◆ What is required
Reproduce verbatim the lines up to and including the one with "on each key.", starting from the first.
** START Available data **
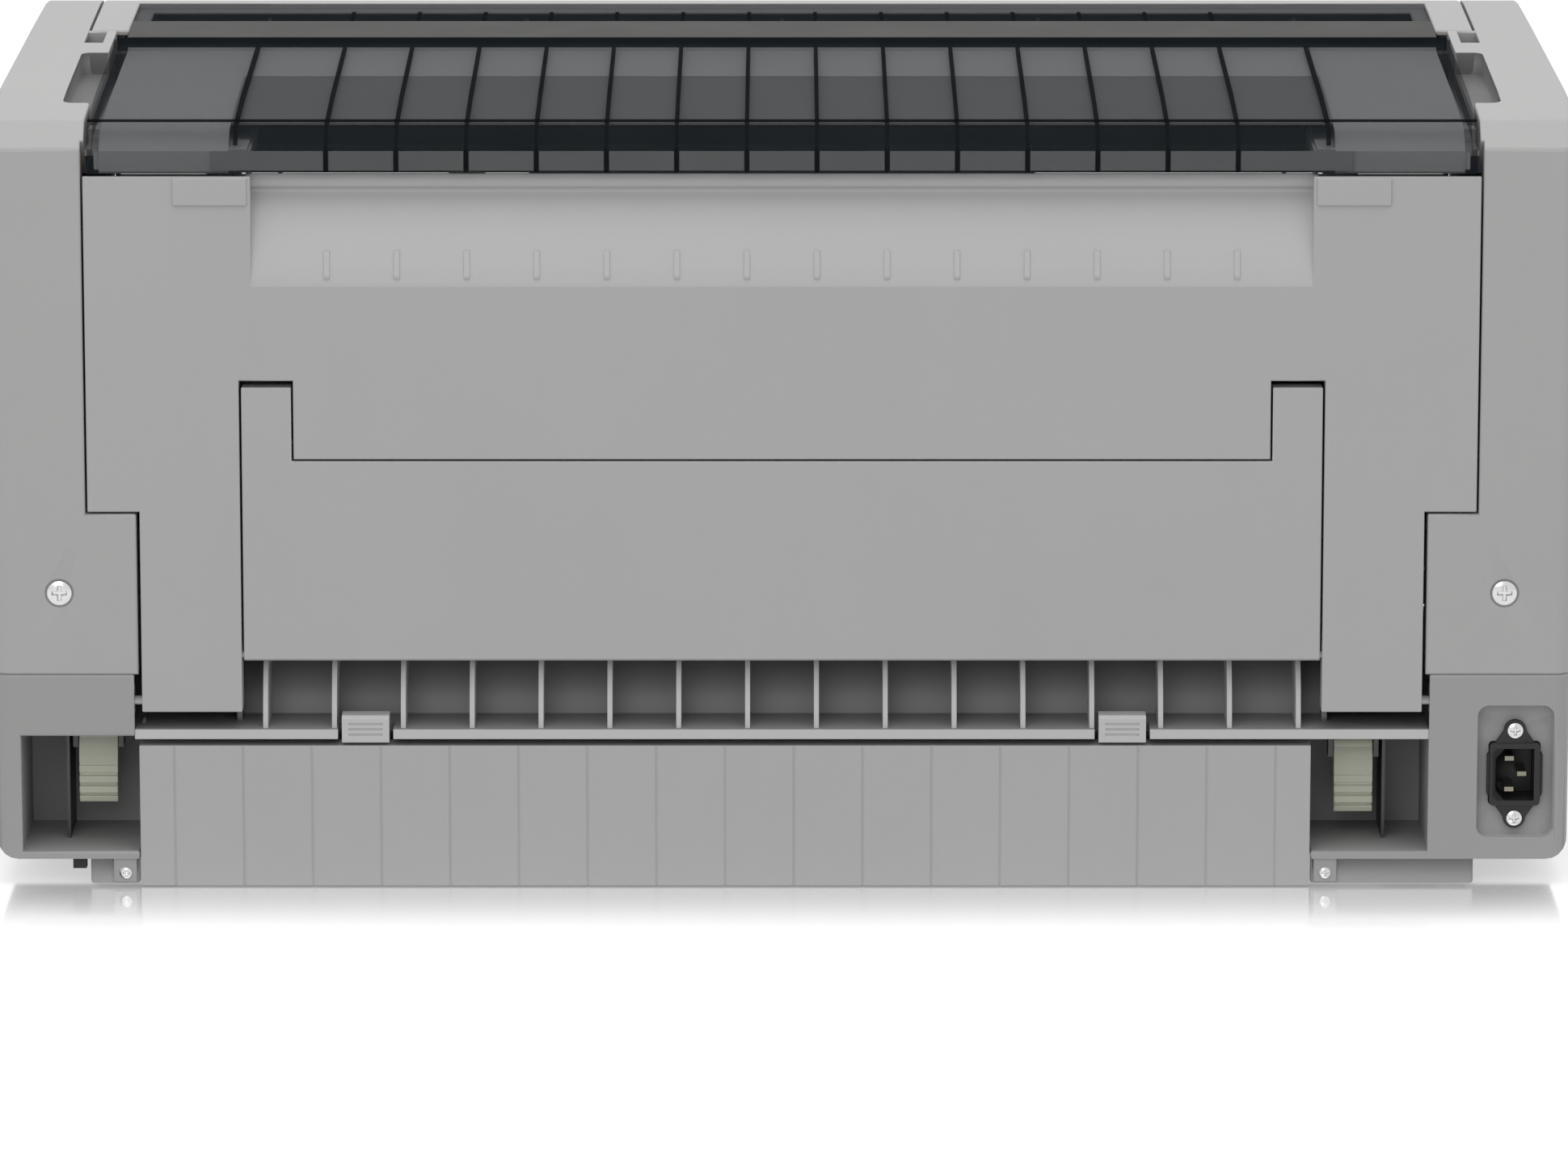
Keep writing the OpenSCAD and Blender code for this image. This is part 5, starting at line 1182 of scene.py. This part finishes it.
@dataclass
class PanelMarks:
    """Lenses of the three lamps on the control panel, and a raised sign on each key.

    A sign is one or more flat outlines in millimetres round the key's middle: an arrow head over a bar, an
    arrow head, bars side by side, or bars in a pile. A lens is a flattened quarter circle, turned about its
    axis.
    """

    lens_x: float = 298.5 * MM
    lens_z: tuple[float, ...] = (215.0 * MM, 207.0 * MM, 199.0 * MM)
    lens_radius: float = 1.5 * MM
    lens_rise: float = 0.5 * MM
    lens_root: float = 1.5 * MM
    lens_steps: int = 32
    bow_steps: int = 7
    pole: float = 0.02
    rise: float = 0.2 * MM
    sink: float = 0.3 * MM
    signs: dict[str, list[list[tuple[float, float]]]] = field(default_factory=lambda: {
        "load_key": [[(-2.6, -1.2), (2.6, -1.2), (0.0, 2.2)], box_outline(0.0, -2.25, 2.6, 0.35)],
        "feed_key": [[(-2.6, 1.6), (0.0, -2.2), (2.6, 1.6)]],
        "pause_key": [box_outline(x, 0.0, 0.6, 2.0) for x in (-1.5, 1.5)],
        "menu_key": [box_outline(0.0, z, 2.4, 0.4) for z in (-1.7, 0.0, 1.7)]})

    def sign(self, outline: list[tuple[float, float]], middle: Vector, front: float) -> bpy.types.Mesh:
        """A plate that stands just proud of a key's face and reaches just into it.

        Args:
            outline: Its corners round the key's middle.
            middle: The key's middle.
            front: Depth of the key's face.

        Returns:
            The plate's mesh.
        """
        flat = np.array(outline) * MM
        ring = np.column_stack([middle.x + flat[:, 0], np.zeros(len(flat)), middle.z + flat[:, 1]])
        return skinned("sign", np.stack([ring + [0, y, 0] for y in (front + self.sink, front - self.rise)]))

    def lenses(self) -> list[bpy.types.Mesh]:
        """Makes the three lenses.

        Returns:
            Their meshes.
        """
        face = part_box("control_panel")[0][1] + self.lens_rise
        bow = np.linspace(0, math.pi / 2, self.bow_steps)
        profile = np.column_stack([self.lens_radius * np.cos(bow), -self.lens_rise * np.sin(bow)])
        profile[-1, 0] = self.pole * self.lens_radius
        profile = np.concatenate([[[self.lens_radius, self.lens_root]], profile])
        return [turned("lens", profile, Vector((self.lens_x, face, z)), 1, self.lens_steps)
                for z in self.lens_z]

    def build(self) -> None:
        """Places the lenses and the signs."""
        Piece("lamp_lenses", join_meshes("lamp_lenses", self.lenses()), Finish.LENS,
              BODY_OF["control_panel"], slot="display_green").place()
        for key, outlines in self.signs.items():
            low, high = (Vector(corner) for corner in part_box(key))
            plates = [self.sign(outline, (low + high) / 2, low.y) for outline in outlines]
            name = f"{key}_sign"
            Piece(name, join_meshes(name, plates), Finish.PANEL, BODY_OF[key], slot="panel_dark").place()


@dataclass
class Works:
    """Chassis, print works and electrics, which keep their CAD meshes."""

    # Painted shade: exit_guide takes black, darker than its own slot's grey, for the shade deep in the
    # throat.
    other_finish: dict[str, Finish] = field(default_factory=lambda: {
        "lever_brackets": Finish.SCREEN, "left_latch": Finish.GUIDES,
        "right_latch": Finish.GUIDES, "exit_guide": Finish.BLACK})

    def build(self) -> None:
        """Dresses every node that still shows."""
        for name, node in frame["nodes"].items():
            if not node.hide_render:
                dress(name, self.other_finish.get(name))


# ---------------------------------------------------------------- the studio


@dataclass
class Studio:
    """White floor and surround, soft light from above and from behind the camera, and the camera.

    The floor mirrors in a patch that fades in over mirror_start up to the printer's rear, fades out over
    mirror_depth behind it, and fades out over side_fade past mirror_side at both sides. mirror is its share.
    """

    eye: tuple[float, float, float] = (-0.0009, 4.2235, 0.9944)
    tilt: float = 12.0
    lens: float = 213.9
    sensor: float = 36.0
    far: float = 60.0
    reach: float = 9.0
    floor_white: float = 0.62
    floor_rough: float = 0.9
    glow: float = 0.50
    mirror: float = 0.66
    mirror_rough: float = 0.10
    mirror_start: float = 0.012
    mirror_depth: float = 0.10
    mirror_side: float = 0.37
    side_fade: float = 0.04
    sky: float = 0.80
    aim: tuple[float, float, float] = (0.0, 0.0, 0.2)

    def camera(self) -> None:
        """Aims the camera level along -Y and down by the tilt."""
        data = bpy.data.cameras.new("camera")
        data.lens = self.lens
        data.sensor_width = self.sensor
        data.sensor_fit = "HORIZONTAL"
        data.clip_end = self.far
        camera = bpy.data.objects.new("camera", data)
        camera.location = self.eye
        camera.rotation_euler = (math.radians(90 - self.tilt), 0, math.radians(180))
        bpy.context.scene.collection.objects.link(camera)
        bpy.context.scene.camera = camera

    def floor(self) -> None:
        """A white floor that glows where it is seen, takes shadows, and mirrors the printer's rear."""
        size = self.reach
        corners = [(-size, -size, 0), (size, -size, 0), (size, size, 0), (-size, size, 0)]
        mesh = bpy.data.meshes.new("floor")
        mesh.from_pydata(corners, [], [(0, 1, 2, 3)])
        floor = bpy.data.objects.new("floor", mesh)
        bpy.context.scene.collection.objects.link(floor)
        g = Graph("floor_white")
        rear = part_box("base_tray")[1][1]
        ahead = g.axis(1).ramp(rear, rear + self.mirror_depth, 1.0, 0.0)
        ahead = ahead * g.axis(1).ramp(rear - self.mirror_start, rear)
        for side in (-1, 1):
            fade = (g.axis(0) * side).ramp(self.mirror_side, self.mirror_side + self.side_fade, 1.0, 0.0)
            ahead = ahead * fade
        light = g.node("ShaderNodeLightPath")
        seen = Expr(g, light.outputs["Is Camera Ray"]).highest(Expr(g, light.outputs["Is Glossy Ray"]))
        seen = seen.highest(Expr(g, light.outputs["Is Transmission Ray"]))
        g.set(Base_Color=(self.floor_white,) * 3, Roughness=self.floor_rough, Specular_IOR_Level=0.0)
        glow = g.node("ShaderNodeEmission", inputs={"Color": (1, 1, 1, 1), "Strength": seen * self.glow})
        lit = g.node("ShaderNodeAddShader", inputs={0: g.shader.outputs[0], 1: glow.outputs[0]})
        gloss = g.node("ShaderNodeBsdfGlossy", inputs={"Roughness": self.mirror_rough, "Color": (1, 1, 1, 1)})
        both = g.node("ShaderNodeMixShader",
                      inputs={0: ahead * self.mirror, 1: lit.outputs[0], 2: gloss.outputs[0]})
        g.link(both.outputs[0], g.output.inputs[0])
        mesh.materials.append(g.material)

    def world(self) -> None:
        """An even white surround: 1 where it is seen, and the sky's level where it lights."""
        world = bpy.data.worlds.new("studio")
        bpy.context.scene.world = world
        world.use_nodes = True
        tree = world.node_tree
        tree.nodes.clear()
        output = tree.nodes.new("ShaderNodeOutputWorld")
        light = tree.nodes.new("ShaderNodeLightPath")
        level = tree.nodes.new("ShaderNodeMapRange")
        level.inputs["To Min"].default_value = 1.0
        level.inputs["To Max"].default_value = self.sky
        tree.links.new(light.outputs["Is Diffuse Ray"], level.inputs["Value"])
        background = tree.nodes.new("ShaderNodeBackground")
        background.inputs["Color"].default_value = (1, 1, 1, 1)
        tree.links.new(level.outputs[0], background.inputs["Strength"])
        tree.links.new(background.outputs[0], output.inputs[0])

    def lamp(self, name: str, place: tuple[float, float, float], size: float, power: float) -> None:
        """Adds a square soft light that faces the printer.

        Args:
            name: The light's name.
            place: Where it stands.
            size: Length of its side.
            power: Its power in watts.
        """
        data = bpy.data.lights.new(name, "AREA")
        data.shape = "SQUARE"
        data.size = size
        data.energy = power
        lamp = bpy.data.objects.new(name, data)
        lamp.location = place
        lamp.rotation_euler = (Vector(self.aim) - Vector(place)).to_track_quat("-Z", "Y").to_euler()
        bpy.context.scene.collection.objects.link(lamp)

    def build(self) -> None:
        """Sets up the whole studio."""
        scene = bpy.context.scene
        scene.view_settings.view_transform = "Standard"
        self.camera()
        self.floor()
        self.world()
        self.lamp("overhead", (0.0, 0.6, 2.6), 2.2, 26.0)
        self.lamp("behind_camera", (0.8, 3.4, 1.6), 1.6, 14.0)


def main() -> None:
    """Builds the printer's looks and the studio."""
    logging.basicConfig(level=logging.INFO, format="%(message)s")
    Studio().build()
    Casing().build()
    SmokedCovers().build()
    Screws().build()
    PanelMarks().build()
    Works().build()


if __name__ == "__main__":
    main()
** END Available data **
◆ The answer
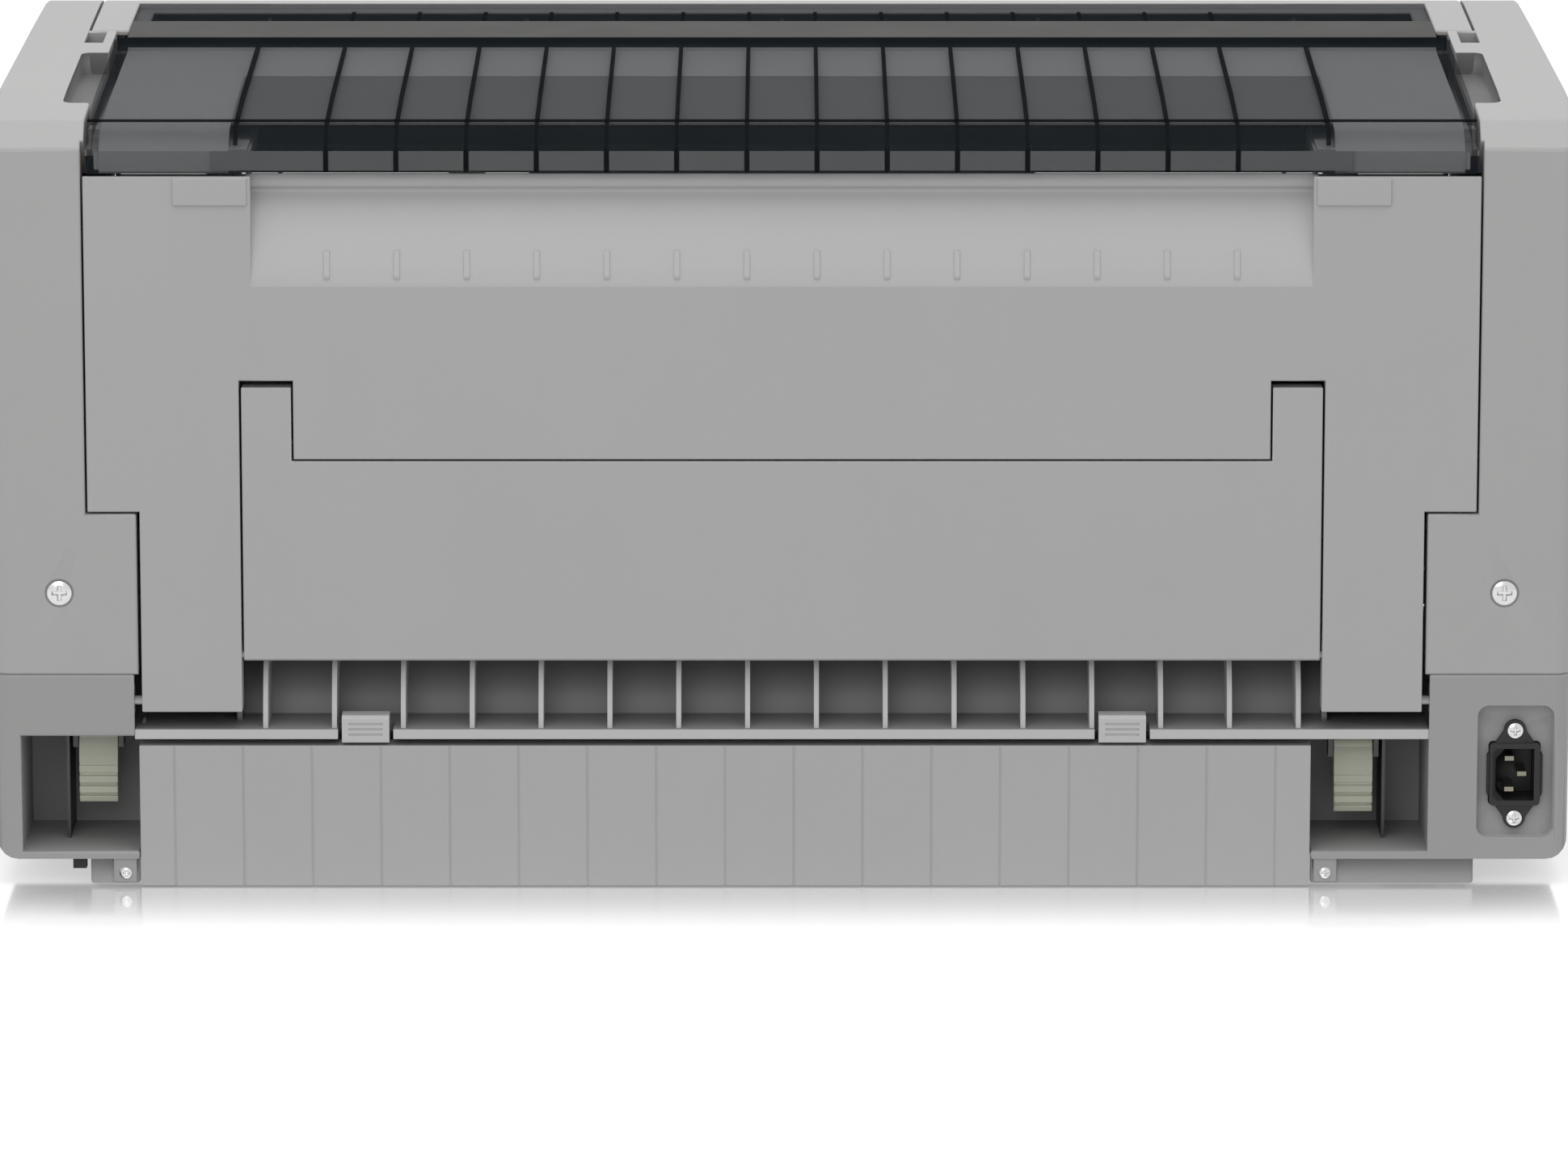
Keep writing the OpenSCAD and Blender code for this image. This is part 5, starting at line 1182 of scene.py. This part finishes it.
@dataclass
class PanelMarks:
    """Lenses of the three lamps on the control panel, and a raised sign on each key.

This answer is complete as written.